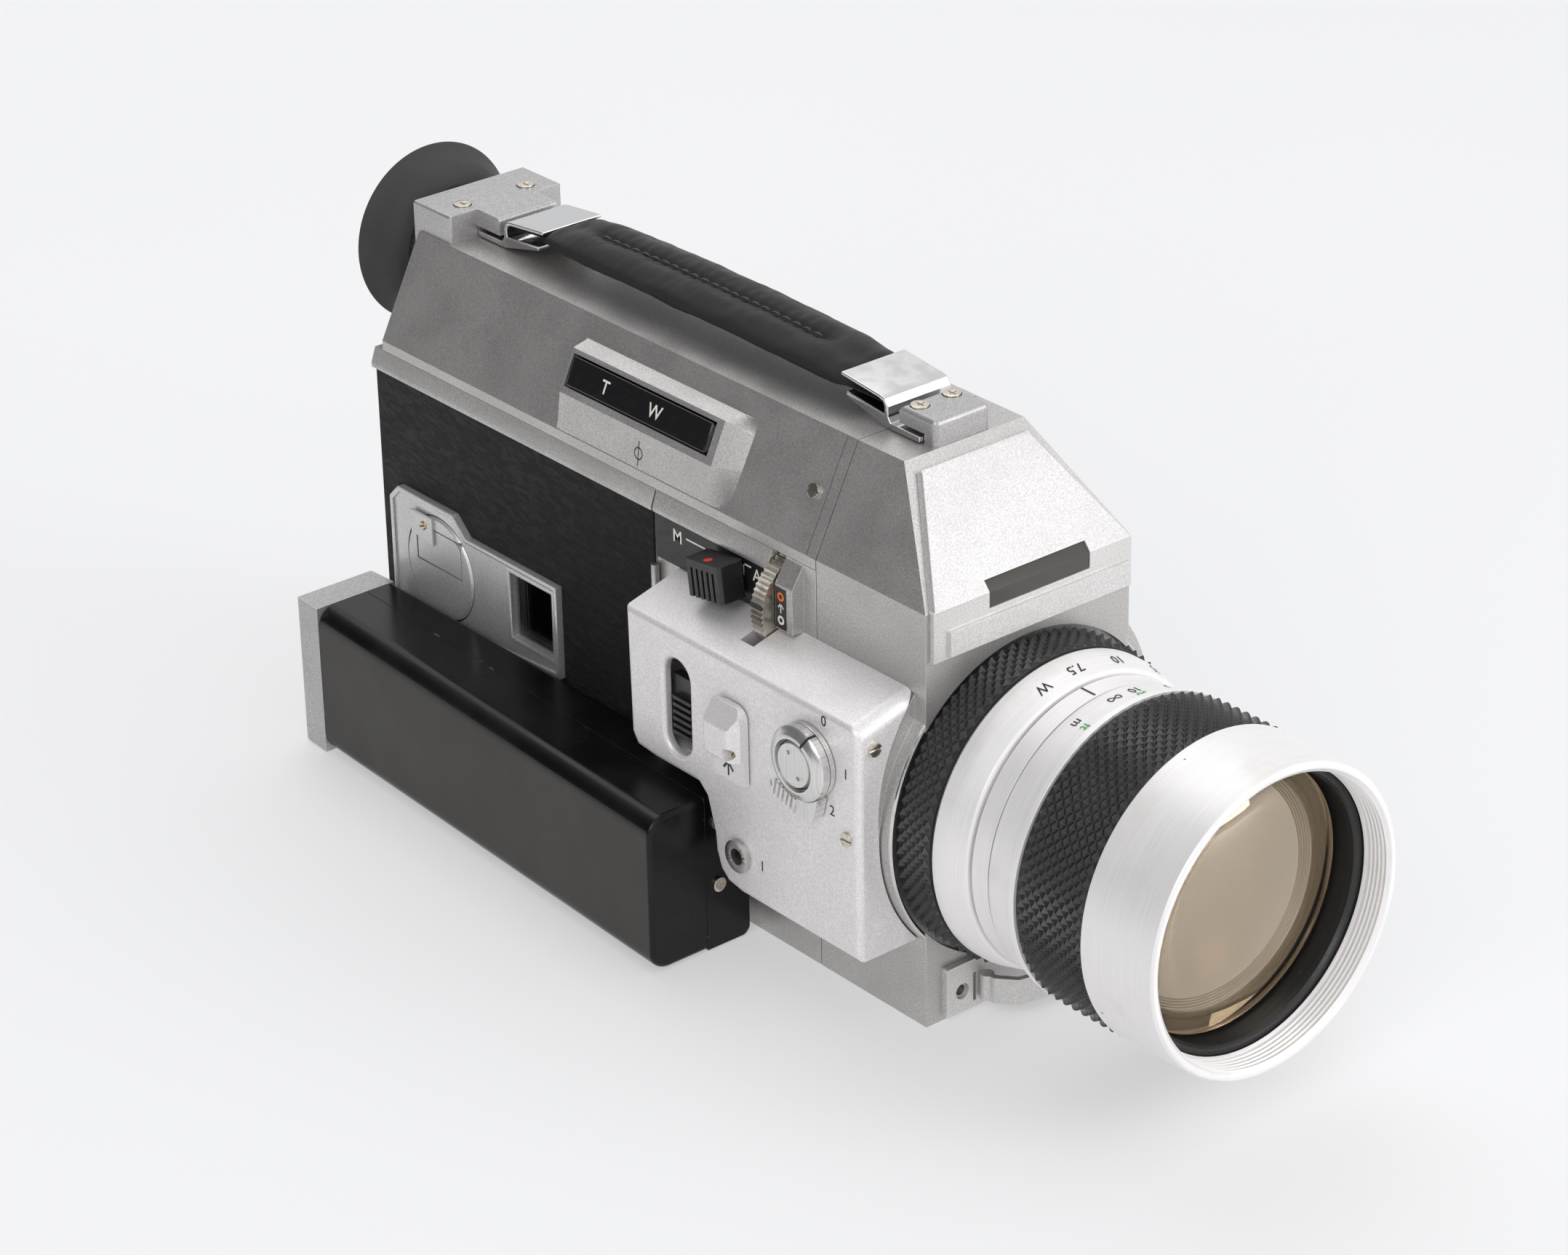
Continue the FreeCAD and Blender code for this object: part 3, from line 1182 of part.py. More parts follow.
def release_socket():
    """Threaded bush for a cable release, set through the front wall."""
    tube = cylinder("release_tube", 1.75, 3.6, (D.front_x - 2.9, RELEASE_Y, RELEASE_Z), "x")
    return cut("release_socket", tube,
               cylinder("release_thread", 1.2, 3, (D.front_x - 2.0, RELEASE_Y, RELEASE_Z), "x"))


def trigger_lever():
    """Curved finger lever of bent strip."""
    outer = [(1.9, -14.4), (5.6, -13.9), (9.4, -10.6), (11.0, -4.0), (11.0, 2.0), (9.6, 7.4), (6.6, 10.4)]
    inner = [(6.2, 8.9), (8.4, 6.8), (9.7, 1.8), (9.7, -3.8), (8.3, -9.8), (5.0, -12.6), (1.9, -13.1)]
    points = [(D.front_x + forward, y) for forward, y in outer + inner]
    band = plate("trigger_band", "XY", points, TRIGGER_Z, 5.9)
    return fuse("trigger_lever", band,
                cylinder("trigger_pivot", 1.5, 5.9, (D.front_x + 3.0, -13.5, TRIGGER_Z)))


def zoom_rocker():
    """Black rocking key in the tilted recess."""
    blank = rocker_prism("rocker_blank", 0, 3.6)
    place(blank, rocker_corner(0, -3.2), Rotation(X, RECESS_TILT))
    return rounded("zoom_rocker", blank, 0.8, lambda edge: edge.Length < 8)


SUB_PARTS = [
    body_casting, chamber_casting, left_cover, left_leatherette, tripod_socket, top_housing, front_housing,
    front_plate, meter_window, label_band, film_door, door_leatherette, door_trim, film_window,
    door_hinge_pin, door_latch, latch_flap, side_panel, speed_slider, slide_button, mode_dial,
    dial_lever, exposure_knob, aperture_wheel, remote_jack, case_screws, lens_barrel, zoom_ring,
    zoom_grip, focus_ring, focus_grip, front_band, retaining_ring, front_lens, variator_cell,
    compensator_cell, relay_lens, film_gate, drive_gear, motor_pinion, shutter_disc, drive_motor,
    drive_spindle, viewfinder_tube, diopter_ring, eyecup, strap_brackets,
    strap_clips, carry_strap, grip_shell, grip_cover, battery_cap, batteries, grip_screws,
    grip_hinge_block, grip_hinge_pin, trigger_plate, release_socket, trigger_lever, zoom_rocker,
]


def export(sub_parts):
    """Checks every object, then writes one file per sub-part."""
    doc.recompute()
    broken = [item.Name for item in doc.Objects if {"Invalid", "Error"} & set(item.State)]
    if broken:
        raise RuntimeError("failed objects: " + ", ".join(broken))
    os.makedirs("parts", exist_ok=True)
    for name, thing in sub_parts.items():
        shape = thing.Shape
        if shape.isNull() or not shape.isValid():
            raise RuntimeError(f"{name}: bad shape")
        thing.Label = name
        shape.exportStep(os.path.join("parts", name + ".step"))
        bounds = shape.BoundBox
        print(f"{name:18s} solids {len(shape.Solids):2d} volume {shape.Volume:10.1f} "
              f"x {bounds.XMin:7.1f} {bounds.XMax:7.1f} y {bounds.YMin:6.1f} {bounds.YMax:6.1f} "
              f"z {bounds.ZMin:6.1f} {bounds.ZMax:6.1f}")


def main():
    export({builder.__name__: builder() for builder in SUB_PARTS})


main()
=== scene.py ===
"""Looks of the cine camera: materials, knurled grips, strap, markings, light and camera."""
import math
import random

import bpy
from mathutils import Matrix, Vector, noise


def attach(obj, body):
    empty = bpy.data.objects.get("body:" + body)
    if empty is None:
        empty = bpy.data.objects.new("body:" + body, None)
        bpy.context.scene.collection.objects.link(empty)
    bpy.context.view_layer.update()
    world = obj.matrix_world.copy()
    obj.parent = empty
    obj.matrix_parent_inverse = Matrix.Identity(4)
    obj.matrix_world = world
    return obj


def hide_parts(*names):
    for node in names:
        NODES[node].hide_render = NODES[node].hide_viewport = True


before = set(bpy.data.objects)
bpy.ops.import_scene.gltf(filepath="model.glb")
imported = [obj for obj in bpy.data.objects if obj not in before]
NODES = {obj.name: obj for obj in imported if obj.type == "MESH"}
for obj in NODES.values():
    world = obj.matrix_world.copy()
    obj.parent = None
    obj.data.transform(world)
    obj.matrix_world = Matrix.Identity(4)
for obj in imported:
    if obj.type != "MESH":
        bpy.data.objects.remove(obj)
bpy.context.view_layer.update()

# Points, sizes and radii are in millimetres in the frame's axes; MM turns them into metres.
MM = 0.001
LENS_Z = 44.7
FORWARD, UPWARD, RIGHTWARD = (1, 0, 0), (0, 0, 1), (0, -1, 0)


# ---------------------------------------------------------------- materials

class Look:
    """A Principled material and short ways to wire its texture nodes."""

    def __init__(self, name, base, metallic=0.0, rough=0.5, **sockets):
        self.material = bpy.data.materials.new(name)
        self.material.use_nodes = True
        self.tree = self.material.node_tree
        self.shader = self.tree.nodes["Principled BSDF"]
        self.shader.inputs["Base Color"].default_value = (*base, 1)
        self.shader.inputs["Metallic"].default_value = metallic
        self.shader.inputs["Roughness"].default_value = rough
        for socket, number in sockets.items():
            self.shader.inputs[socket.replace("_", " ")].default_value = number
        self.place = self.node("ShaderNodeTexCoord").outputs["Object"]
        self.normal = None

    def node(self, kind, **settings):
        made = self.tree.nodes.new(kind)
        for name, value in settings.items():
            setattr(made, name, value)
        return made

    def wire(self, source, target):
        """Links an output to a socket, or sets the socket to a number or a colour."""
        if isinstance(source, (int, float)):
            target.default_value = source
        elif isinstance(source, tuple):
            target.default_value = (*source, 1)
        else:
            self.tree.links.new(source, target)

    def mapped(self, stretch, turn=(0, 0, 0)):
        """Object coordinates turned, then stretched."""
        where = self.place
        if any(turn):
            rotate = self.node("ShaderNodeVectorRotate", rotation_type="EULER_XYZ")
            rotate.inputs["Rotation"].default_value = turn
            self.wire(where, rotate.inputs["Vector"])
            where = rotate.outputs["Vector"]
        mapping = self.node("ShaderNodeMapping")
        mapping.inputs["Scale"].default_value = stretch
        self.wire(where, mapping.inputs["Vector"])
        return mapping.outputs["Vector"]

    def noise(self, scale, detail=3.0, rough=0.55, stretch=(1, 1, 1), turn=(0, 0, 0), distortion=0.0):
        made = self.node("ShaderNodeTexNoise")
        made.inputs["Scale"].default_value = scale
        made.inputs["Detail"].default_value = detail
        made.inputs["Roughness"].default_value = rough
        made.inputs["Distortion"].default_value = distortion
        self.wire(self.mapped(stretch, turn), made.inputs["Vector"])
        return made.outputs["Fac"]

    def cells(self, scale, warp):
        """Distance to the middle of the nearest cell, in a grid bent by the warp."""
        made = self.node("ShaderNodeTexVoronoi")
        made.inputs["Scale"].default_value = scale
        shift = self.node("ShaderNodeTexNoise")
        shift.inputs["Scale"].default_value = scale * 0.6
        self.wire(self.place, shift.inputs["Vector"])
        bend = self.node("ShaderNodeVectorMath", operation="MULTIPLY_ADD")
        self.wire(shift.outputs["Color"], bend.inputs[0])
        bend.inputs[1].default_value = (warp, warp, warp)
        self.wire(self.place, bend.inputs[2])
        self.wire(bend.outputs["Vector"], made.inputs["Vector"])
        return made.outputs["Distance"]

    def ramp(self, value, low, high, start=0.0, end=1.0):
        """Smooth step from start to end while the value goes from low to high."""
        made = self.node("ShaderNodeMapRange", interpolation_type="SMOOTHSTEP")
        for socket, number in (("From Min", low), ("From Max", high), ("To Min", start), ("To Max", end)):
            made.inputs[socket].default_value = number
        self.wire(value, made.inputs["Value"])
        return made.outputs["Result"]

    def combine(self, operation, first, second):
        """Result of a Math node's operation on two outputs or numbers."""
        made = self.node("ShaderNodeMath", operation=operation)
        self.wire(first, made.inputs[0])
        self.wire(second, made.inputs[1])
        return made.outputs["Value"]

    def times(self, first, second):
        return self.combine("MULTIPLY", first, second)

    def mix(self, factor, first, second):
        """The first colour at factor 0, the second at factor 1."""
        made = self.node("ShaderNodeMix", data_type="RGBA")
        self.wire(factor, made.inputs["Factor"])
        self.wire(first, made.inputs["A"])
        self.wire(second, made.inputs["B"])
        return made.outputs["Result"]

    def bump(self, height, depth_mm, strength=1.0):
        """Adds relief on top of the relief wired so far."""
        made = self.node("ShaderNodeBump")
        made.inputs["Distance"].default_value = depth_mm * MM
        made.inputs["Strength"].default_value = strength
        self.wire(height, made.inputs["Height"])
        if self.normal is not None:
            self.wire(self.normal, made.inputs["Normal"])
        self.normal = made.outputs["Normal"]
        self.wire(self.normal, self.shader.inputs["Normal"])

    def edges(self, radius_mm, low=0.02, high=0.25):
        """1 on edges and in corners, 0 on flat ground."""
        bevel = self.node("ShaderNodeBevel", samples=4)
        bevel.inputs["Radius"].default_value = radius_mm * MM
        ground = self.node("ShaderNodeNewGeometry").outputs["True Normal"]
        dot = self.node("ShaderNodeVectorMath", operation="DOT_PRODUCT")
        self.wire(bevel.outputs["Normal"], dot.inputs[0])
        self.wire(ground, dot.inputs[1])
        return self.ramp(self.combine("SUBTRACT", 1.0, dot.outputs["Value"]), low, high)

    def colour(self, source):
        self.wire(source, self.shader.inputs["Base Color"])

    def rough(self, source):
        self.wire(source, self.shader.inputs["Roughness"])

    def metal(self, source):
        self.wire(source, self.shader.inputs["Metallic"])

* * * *

** PROBLEM TO SOLVE **
In the listing above, please print only the lines from the first one to the line where "3.0, -13.5, TRIGGER_Z)))" appears, exactly as written, both of those lines included.

** COMPLETED TASK **
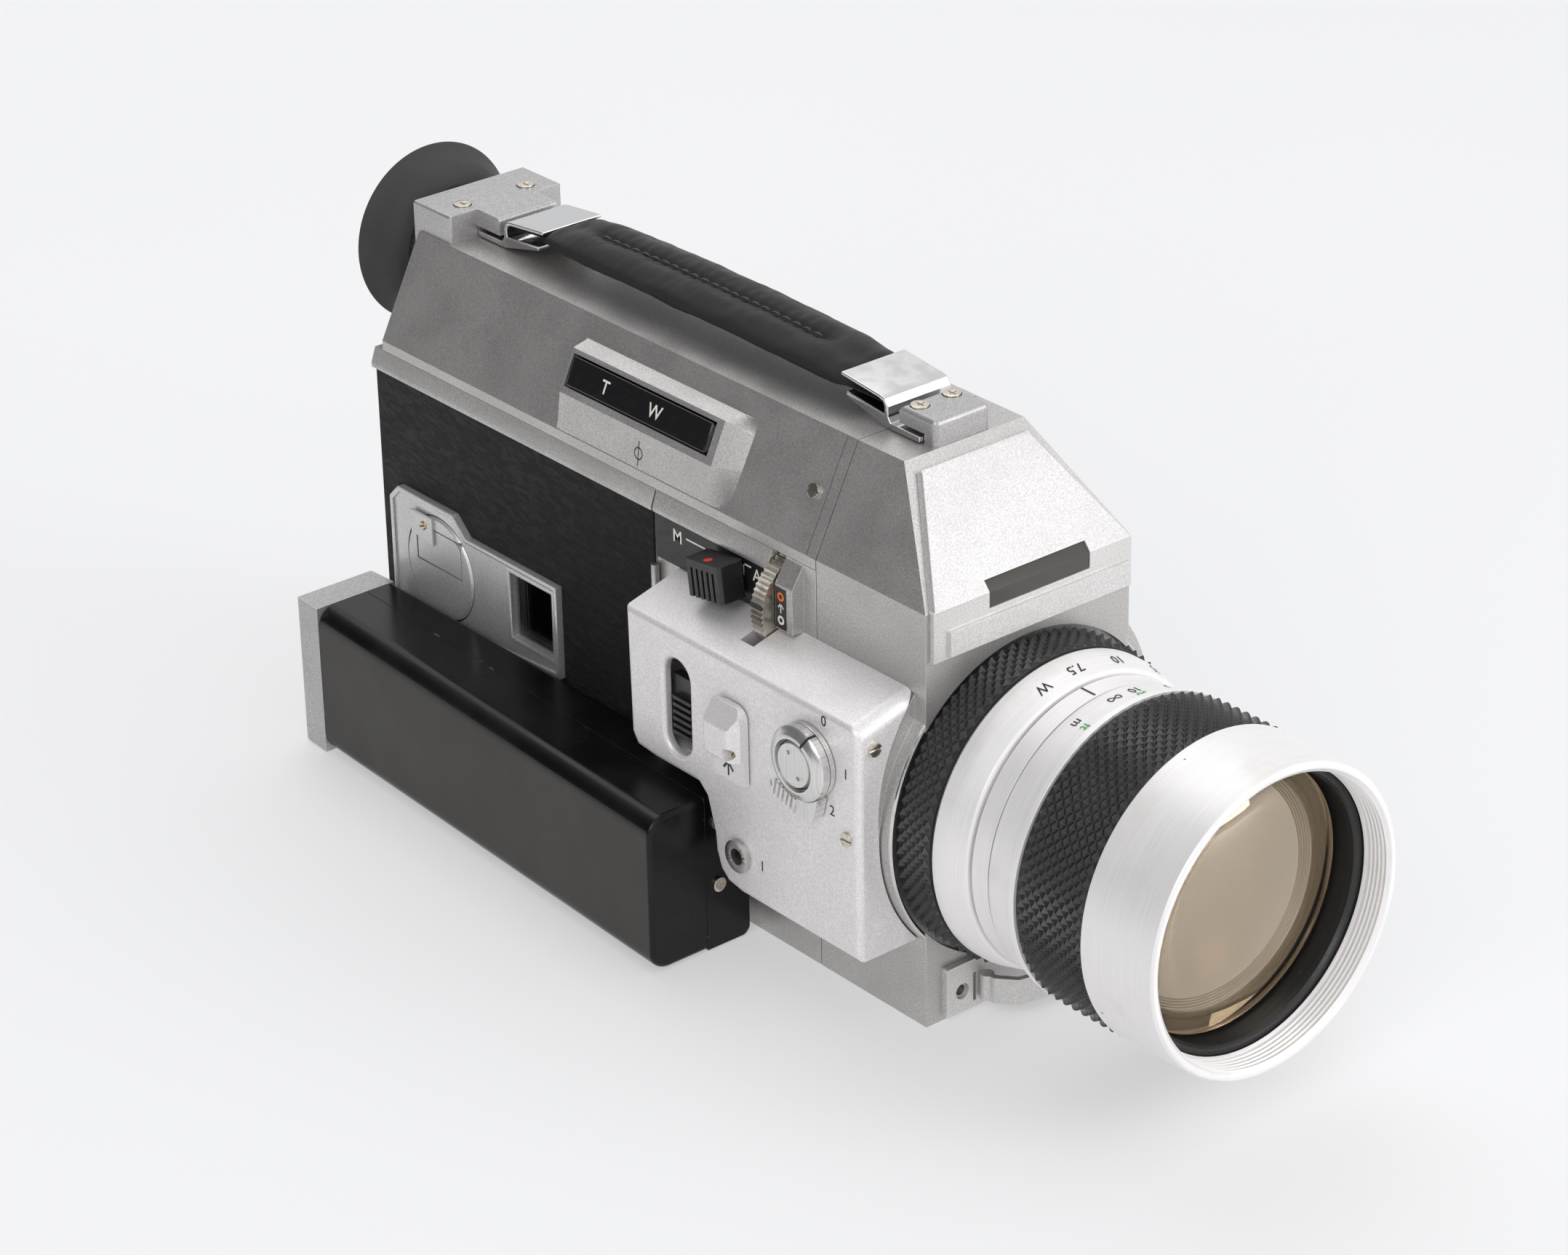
Continue the FreeCAD and Blender code for this object: part 3, from line 1182 of part.py. More parts follow.
def release_socket():
    """Threaded bush for a cable release, set through the front wall."""
    tube = cylinder("release_tube", 1.75, 3.6, (D.front_x - 2.9, RELEASE_Y, RELEASE_Z), "x")
    return cut("release_socket", tube,
               cylinder("release_thread", 1.2, 3, (D.front_x - 2.0, RELEASE_Y, RELEASE_Z), "x"))


def trigger_lever():
    """Curved finger lever of bent strip."""
    outer = [(1.9, -14.4), (5.6, -13.9), (9.4, -10.6), (11.0, -4.0), (11.0, 2.0), (9.6, 7.4), (6.6, 10.4)]
    inner = [(6.2, 8.9), (8.4, 6.8), (9.7, 1.8), (9.7, -3.8), (8.3, -9.8), (5.0, -12.6), (1.9, -13.1)]
    points = [(D.front_x + forward, y) for forward, y in outer + inner]
    band = plate("trigger_band", "XY", points, TRIGGER_Z, 5.9)
    return fuse("trigger_lever", band,
                cylinder("trigger_pivot", 1.5, 5.9, (D.front_x + 3.0, -13.5, TRIGGER_Z)))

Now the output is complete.